===== Dataset content =====

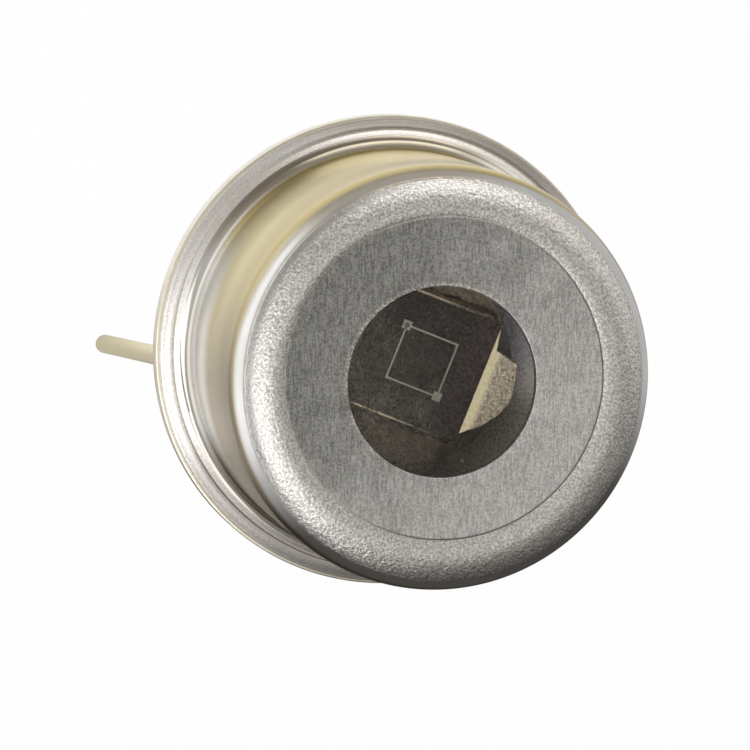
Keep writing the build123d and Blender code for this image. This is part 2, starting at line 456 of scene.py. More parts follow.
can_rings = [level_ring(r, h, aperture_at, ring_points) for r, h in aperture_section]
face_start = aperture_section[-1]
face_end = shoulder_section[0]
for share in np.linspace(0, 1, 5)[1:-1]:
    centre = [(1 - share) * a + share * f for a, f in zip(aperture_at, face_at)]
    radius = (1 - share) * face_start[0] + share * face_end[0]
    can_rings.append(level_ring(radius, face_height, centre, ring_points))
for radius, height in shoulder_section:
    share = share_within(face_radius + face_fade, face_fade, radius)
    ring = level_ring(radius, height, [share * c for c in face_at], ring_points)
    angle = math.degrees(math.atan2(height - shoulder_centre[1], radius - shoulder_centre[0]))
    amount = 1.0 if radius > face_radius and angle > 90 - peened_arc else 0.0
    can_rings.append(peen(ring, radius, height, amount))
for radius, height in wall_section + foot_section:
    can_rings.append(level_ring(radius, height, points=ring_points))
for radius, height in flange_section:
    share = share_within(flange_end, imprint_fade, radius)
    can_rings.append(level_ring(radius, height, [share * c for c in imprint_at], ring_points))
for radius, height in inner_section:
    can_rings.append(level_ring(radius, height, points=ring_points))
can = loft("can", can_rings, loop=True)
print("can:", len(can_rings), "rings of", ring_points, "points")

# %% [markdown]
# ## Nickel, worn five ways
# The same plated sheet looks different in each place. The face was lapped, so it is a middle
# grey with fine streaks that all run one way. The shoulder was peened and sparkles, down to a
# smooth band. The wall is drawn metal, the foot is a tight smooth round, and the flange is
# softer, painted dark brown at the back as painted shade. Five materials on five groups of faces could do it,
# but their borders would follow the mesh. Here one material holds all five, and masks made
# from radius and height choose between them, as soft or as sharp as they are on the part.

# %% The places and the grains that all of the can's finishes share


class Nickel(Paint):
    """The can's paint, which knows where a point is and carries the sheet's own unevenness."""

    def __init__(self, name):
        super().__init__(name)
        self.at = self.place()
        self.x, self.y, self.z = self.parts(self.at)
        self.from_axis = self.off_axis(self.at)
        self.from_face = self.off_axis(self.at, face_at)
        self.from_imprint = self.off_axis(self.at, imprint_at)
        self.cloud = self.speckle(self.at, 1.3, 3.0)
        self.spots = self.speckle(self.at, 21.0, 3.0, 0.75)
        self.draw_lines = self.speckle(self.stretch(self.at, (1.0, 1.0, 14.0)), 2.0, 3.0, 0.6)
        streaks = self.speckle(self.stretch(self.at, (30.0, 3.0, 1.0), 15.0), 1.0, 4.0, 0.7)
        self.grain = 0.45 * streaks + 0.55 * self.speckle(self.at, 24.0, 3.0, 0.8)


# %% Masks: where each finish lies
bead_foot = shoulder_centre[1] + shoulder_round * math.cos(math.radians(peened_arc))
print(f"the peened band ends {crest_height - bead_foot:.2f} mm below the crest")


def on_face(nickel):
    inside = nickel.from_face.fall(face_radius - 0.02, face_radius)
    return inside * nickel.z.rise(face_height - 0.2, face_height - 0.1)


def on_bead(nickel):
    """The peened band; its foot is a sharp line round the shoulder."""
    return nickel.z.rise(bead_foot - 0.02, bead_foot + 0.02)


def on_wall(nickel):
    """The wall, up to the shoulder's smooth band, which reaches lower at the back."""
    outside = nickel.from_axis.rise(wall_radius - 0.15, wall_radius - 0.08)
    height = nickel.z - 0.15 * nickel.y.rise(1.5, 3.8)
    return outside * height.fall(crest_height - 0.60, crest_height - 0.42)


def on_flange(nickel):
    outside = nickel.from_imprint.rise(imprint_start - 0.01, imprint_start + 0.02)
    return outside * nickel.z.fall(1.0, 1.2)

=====
===== Dataset content =====

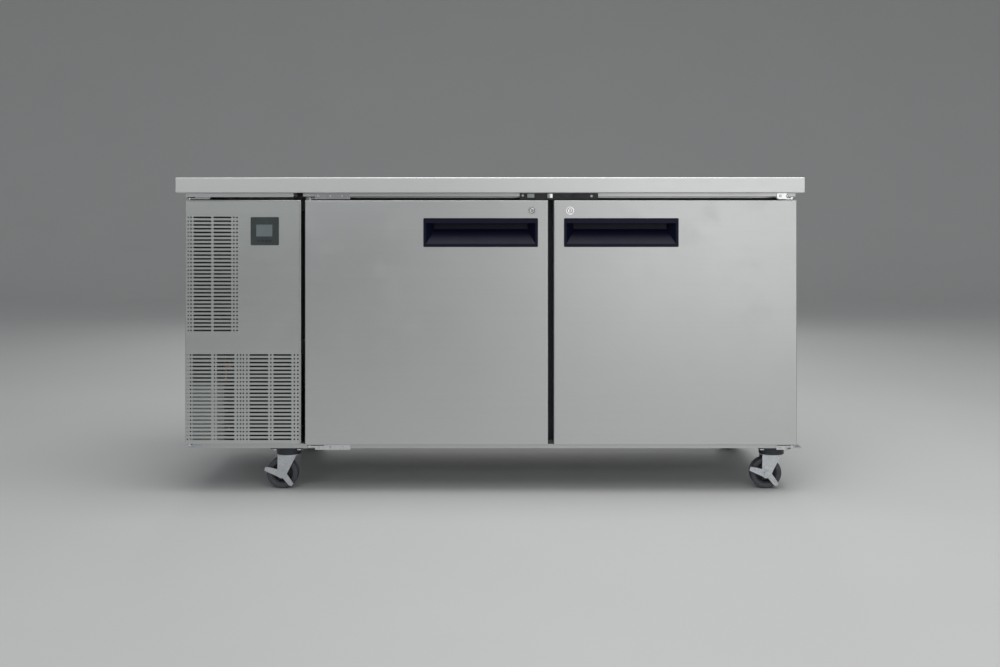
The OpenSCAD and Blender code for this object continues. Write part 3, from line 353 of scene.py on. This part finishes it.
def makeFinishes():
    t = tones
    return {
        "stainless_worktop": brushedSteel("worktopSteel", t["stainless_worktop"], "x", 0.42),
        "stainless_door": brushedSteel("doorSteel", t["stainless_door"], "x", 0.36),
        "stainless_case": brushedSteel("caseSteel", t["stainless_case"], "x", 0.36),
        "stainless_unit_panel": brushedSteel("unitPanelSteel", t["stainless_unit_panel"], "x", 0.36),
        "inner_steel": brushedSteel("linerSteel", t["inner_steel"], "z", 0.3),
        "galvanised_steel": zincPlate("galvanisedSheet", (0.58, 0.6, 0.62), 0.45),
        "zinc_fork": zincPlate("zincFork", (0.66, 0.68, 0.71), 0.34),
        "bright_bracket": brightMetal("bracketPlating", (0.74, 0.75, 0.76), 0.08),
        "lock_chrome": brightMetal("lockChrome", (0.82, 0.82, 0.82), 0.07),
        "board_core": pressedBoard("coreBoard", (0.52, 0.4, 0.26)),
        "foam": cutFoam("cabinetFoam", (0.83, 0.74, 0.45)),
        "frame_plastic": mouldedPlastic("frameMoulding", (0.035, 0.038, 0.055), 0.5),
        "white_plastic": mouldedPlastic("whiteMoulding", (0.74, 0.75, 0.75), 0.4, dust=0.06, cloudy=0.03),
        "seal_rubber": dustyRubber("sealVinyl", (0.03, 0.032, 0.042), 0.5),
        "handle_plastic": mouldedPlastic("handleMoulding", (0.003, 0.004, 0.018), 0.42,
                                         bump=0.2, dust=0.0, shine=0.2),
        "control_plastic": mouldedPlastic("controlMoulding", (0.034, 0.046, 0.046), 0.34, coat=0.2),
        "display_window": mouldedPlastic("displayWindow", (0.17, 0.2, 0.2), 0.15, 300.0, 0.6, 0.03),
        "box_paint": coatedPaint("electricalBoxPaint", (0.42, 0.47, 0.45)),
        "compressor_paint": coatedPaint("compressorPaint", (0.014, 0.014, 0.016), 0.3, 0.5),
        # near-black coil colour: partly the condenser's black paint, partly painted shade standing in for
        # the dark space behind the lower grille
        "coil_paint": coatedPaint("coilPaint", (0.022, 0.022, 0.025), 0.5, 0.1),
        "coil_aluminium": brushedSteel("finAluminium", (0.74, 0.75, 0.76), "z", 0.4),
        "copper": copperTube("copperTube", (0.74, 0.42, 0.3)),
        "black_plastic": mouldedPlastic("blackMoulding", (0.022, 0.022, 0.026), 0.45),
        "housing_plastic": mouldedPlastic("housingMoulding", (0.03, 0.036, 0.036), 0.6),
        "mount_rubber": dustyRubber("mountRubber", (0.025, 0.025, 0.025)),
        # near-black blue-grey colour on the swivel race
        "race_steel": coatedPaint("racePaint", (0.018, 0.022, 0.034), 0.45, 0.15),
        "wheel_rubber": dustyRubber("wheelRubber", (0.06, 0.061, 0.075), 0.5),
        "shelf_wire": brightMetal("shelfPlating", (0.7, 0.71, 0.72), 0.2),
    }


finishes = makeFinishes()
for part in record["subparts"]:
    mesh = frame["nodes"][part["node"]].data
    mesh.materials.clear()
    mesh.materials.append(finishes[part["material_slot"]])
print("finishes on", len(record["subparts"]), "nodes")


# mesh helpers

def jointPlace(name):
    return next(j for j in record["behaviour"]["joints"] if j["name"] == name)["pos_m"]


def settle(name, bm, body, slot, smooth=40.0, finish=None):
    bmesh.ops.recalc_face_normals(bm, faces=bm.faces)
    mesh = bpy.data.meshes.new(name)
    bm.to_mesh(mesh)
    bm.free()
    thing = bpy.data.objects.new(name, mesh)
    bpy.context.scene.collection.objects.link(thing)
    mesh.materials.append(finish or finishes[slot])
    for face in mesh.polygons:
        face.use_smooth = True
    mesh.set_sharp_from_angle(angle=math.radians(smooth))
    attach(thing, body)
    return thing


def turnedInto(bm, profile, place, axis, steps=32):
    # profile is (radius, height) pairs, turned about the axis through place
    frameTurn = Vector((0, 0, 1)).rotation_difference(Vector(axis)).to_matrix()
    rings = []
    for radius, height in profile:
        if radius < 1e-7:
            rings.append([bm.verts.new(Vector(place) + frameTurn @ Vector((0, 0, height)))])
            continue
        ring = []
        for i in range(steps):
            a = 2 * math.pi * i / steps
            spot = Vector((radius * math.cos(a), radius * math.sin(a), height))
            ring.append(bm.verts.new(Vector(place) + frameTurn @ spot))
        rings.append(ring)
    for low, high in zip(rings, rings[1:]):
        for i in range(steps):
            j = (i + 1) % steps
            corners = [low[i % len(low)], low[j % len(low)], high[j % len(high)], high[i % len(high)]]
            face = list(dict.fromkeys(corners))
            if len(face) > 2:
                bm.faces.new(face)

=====

• _Required work_:
Take the lines from the line with "attach(thing, body)" through the line with "bm.faces.new(face)", both ends included, and give them again exactly, with nothing else.

• _Correct output_:
    attach(thing, body)
    return thing


def turnedInto(bm, profile, place, axis, steps=32):
    # profile is (radius, height) pairs, turned about the axis through place
    frameTurn = Vector((0, 0, 1)).rotation_difference(Vector(axis)).to_matrix()
    rings = []
    for radius, height in profile:
        if radius < 1e-7:
            rings.append([bm.verts.new(Vector(place) + frameTurn @ Vector((0, 0, height)))])
            continue
        ring = []
        for i in range(steps):
            a = 2 * math.pi * i / steps
            spot = Vector((radius * math.cos(a), radius * math.sin(a), height))
            ring.append(bm.verts.new(Vector(place) + frameTurn @ spot))
        rings.append(ring)
    for low, high in zip(rings, rings[1:]):
        for i in range(steps):
            j = (i + 1) % steps
            corners = [low[i % len(low)], low[j % len(low)], high[j % len(high)], high[i % len(high)]]
            face = list(dict.fromkeys(corners))
            if len(face) > 2:
                bm.faces.new(face)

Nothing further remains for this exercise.